» What is required:
Could you output each line of the data that follows exactly?

--- BEGIN Data ---

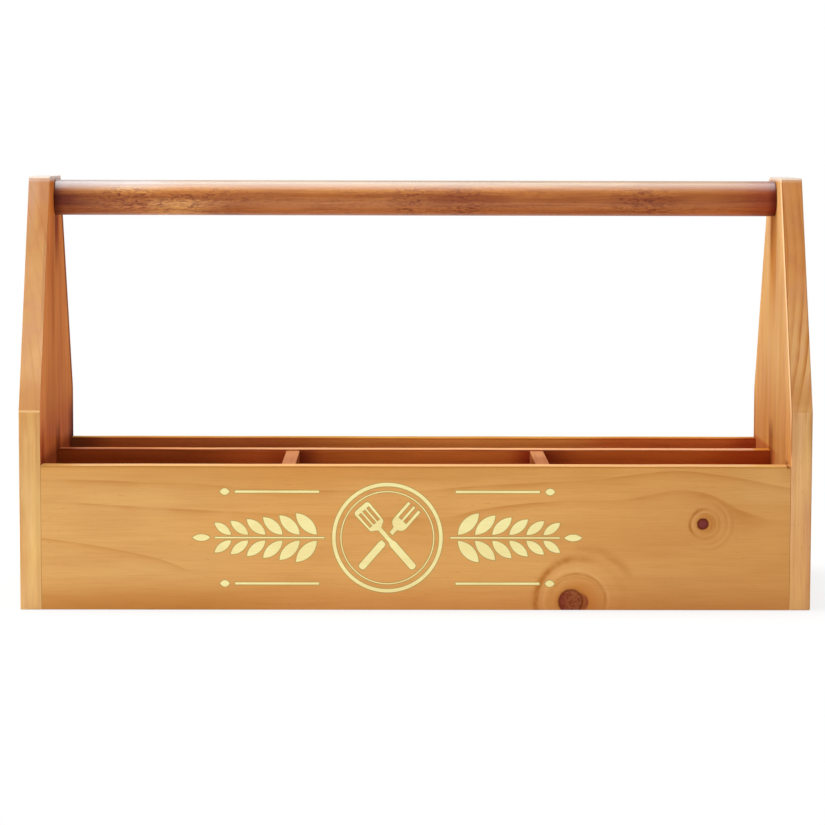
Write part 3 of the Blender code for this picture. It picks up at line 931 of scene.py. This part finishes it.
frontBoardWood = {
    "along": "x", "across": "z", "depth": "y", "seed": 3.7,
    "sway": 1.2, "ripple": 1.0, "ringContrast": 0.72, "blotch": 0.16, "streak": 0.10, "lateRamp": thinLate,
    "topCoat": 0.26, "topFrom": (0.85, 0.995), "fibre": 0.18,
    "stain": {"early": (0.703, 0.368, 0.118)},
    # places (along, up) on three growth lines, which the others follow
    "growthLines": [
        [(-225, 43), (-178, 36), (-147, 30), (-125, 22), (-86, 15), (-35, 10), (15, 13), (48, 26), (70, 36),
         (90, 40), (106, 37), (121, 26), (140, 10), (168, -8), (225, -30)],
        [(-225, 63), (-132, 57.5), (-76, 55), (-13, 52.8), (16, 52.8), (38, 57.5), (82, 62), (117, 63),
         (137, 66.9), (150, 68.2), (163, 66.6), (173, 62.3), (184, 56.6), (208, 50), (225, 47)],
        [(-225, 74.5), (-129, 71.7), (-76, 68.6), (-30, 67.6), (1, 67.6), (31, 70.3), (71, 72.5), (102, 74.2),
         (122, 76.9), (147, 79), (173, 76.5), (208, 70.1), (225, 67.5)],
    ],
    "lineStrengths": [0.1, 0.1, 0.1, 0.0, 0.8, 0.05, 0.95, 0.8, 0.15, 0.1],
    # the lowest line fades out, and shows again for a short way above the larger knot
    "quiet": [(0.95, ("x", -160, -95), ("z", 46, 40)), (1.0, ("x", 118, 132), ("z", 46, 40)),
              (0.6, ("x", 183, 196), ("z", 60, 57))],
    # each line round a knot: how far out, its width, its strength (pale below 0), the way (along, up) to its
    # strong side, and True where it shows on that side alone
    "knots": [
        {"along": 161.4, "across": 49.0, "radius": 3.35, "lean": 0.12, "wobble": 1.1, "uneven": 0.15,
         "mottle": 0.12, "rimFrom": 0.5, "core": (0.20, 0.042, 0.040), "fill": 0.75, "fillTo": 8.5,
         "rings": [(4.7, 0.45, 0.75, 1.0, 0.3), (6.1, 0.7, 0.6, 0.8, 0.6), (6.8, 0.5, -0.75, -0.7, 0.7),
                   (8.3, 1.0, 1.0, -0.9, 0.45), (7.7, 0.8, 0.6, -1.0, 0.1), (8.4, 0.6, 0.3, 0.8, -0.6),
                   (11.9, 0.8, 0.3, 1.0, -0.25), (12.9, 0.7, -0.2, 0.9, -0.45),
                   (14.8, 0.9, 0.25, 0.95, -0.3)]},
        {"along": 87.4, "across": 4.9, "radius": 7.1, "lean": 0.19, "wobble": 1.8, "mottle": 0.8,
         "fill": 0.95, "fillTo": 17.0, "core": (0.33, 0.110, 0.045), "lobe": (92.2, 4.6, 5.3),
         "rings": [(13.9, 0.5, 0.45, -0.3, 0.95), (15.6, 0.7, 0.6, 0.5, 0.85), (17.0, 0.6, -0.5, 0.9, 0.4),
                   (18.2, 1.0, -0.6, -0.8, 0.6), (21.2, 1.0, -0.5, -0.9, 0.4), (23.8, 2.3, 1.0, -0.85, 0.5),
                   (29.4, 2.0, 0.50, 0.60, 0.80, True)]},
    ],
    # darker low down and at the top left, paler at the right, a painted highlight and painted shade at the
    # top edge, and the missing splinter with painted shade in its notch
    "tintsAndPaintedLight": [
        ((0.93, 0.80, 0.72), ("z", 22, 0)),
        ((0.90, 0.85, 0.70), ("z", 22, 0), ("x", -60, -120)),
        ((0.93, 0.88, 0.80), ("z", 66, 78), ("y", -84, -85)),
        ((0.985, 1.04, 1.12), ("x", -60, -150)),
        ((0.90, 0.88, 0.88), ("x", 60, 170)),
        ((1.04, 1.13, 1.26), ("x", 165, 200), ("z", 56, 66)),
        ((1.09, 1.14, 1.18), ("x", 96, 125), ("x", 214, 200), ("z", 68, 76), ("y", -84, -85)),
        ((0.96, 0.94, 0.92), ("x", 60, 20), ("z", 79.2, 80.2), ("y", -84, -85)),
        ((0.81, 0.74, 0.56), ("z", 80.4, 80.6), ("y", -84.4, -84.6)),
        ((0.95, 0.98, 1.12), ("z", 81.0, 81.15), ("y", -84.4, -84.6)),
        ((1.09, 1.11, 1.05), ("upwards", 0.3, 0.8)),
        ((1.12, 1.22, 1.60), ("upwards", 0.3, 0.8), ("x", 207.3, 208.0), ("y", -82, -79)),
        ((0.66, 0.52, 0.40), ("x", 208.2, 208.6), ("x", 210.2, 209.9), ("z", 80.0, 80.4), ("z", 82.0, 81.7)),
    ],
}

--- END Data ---

» In response:
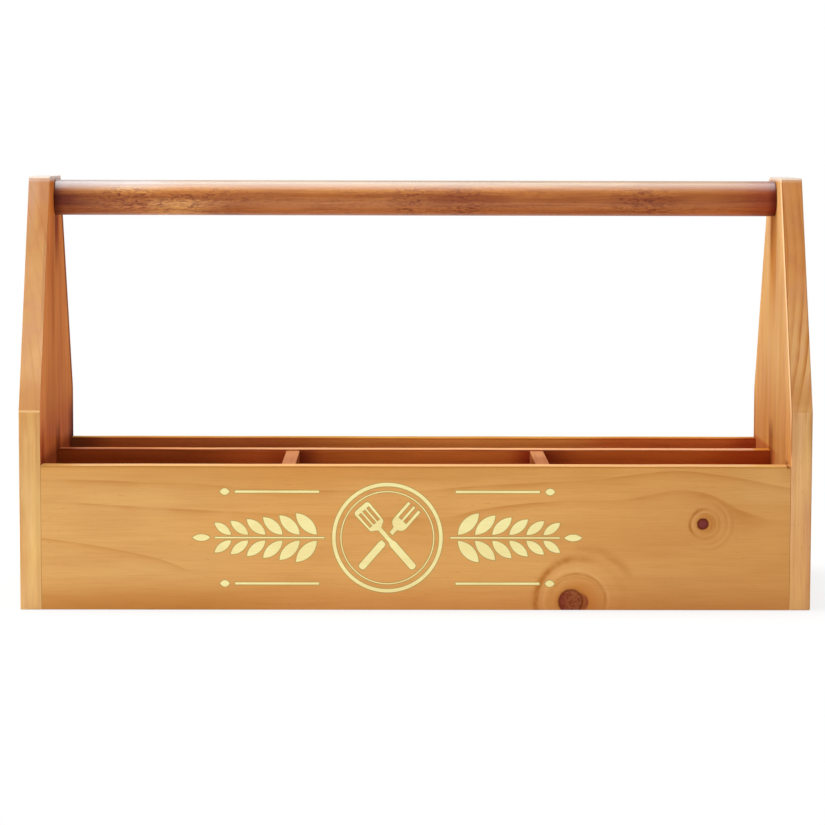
Write part 3 of the Blender code for this picture. It picks up at line 931 of scene.py. This part finishes it.
frontBoardWood = {
    "along": "x", "across": "z", "depth": "y", "seed": 3.7,
    "sway": 1.2, "ripple": 1.0, "ringContrast": 0.72, "blotch": 0.16, "streak": 0.10, "lateRamp": thinLate,
    "topCoat": 0.26, "topFrom": (0.85, 0.995), "fibre": 0.18,
    "stain": {"early": (0.703, 0.368, 0.118)},
    # places (along, up) on three growth lines, which the others follow
    "growthLines": [
        [(-225, 43), (-178, 36), (-147, 30), (-125, 22), (-86, 15), (-35, 10), (15, 13), (48, 26), (70, 36),
         (90, 40), (106, 37), (121, 26), (140, 10), (168, -8), (225, -30)],
        [(-225, 63), (-132, 57.5), (-76, 55), (-13, 52.8), (16, 52.8), (38, 57.5), (82, 62), (117, 63),
         (137, 66.9), (150, 68.2), (163, 66.6), (173, 62.3), (184, 56.6), (208, 50), (225, 47)],
        [(-225, 74.5), (-129, 71.7), (-76, 68.6), (-30, 67.6), (1, 67.6), (31, 70.3), (71, 72.5), (102, 74.2),
         (122, 76.9), (147, 79), (173, 76.5), (208, 70.1), (225, 67.5)],
    ],
    "lineStrengths": [0.1, 0.1, 0.1, 0.0, 0.8, 0.05, 0.95, 0.8, 0.15, 0.1],
    # the lowest line fades out, and shows again for a short way above the larger knot
    "quiet": [(0.95, ("x", -160, -95), ("z", 46, 40)), (1.0, ("x", 118, 132), ("z", 46, 40)),
              (0.6, ("x", 183, 196), ("z", 60, 57))],
    # each line round a knot: how far out, its width, its strength (pale below 0), the way (along, up) to its
    # strong side, and True where it shows on that side alone
    "knots": [
        {"along": 161.4, "across": 49.0, "radius": 3.35, "lean": 0.12, "wobble": 1.1, "uneven": 0.15,
         "mottle": 0.12, "rimFrom": 0.5, "core": (0.20, 0.042, 0.040), "fill": 0.75, "fillTo": 8.5,
         "rings": [(4.7, 0.45, 0.75, 1.0, 0.3), (6.1, 0.7, 0.6, 0.8, 0.6), (6.8, 0.5, -0.75, -0.7, 0.7),
                   (8.3, 1.0, 1.0, -0.9, 0.45), (7.7, 0.8, 0.6, -1.0, 0.1), (8.4, 0.6, 0.3, 0.8, -0.6),
                   (11.9, 0.8, 0.3, 1.0, -0.25), (12.9, 0.7, -0.2, 0.9, -0.45),
                   (14.8, 0.9, 0.25, 0.95, -0.3)]},
        {"along": 87.4, "across": 4.9, "radius": 7.1, "lean": 0.19, "wobble": 1.8, "mottle": 0.8,
         "fill": 0.95, "fillTo": 17.0, "core": (0.33, 0.110, 0.045), "lobe": (92.2, 4.6, 5.3),
         "rings": [(13.9, 0.5, 0.45, -0.3, 0.95), (15.6, 0.7, 0.6, 0.5, 0.85), (17.0, 0.6, -0.5, 0.9, 0.4),
                   (18.2, 1.0, -0.6, -0.8, 0.6), (21.2, 1.0, -0.5, -0.9, 0.4), (23.8, 2.3, 1.0, -0.85, 0.5),
                   (29.4, 2.0, 0.50, 0.60, 0.80, True)]},
    ],
    # darker low down and at the top left, paler at the right, a painted highlight and painted shade at the
    # top edge, and the missing splinter with painted shade in its notch
    "tintsAndPaintedLight": [
        ((0.93, 0.80, 0.72), ("z", 22, 0)),
        ((0.90, 0.85, 0.70), ("z", 22, 0), ("x", -60, -120)),
        ((0.93, 0.88, 0.80), ("z", 66, 78), ("y", -84, -85)),
        ((0.985, 1.04, 1.12), ("x", -60, -150)),
        ((0.90, 0.88, 0.88), ("x", 60, 170)),
        ((1.04, 1.13, 1.26), ("x", 165, 200), ("z", 56, 66)),
        ((1.09, 1.14, 1.18), ("x", 96, 125), ("x", 214, 200), ("z", 68, 76), ("y", -84, -85)),
        ((0.96, 0.94, 0.92), ("x", 60, 20), ("z", 79.2, 80.2), ("y", -84, -85)),
        ((0.81, 0.74, 0.56), ("z", 80.4, 80.6), ("y", -84.4, -84.6)),
        ((0.95, 0.98, 1.12), ("z", 81.0, 81.15), ("y", -84.4, -84.6)),
        ((1.09, 1.11, 1.05), ("upwards", 0.3, 0.8)),
        ((1.12, 1.22, 1.60), ("upwards", 0.3, 0.8), ("x", 207.3, 208.0), ("y", -82, -79)),
        ((0.66, 0.52, 0.40), ("x", 208.2, 208.6), ("x", 210.2, 209.9), ("z", 80.0, 80.4), ("z", 82.0, 81.7)),
    ],
}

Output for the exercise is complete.